**GIVEN TASK**
Copy the first line of the material below and every later line through the line containing "FACE_DEPTH = 0.05 * MM", without any other output.
# start of SUPPLIED INFORMATION
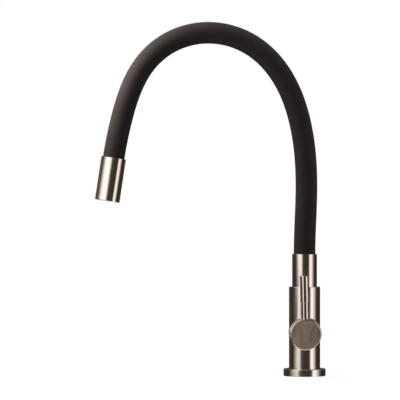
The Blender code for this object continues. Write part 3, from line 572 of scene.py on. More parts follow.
# ---- Stem and knob ----
# A brass stem comes out of the cartridge. The round knob on it is turned from solid steel: its
# side is brushed round, its bare face is brushed straight up, and its back is cut away to tilt.
HUB_RADIUS = 18.1 * MM
HUB_BACK = 48.55 * MM
HUB_FRONT = 67.05 * MM
HUB_BACK_FILLET = 0.5 * MM
HUB_FILLET = 1.3 * MM
HUB_CAVITY_RADIUS = 16 * MM
HUB_OPEN_BACK = 48.05 * MM
FLOW_ANGLE = math.radians(22)
SHANK_HALF = 2.8 * MM
SHANK_END = 63.05 * MM
ROD_OUT = 57.8 * MM
ROD_RADIUS = 4.4 * MM
ROD_DEPTH = 8 * MM
HUB_SCREW_OUT = 60.3 * MM
BALL_SIDES = 64
LEVER_DULLNESS = 0.1
# The face's browner colour is painted light: it stands in for the extra light that the face reflects
FACE_PAINTED_LIGHT_COLOUR = (0.57, 0.44, 0.34)
FACE_VARIATION = 0.6
FACE_STROKES = ((4200, 90, 90), 3.0, 0.65)
FACE_CLOUDS = ((110, 50, 50), 2.0)
FACING = 0.99
FACE_DEPTH = 0.05 * MM


def straight_brushed_steel(name, own_frame):
    """Steel brushed in straight strokes up and down a flat face, duller than the turned sides; its
    browner colour is painted light.
    """
    material, shader, where = new_material(name, FACE_PAINTED_LIGHT_COLOUR, 1.0, 0.45)
    own = in_place(where, own_frame)
    brushed(
        shader,
        FACE_PAINTED_LIGHT_COLOUR,
        FACE_VARIATION,
        dullness=0.29,
        layers=[grain(own, *FACE_STROKES), grain(own, *FACE_CLOUDS)],
        tones=(0.2, 0.8),
        glosses=(0.12, 0.26),
        reliefs=(1.0, 0.5),
        relief=(0.16, 0.02 * MM),
    )
    return material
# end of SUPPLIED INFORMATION
**FULL SOLUTION**
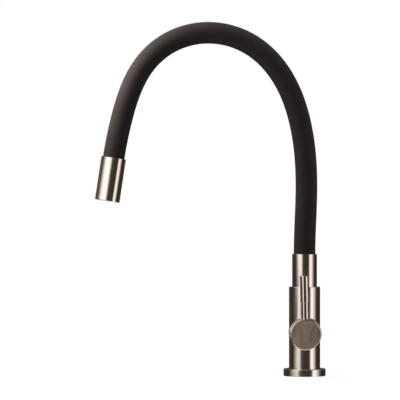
The Blender code for this object continues. Write part 3, from line 572 of scene.py on. More parts follow.
# ---- Stem and knob ----
# A brass stem comes out of the cartridge. The round knob on it is turned from solid steel: its
# side is brushed round, its bare face is brushed straight up, and its back is cut away to tilt.
HUB_RADIUS = 18.1 * MM
HUB_BACK = 48.55 * MM
HUB_FRONT = 67.05 * MM
HUB_BACK_FILLET = 0.5 * MM
HUB_FILLET = 1.3 * MM
HUB_CAVITY_RADIUS = 16 * MM
HUB_OPEN_BACK = 48.05 * MM
FLOW_ANGLE = math.radians(22)
SHANK_HALF = 2.8 * MM
SHANK_END = 63.05 * MM
ROD_OUT = 57.8 * MM
ROD_RADIUS = 4.4 * MM
ROD_DEPTH = 8 * MM
HUB_SCREW_OUT = 60.3 * MM
BALL_SIDES = 64
LEVER_DULLNESS = 0.1
# The face's browner colour is painted light: it stands in for the extra light that the face reflects
FACE_PAINTED_LIGHT_COLOUR = (0.57, 0.44, 0.34)
FACE_VARIATION = 0.6
FACE_STROKES = ((4200, 90, 90), 3.0, 0.65)
FACE_CLOUDS = ((110, 50, 50), 2.0)
FACING = 0.99
FACE_DEPTH = 0.05 * MM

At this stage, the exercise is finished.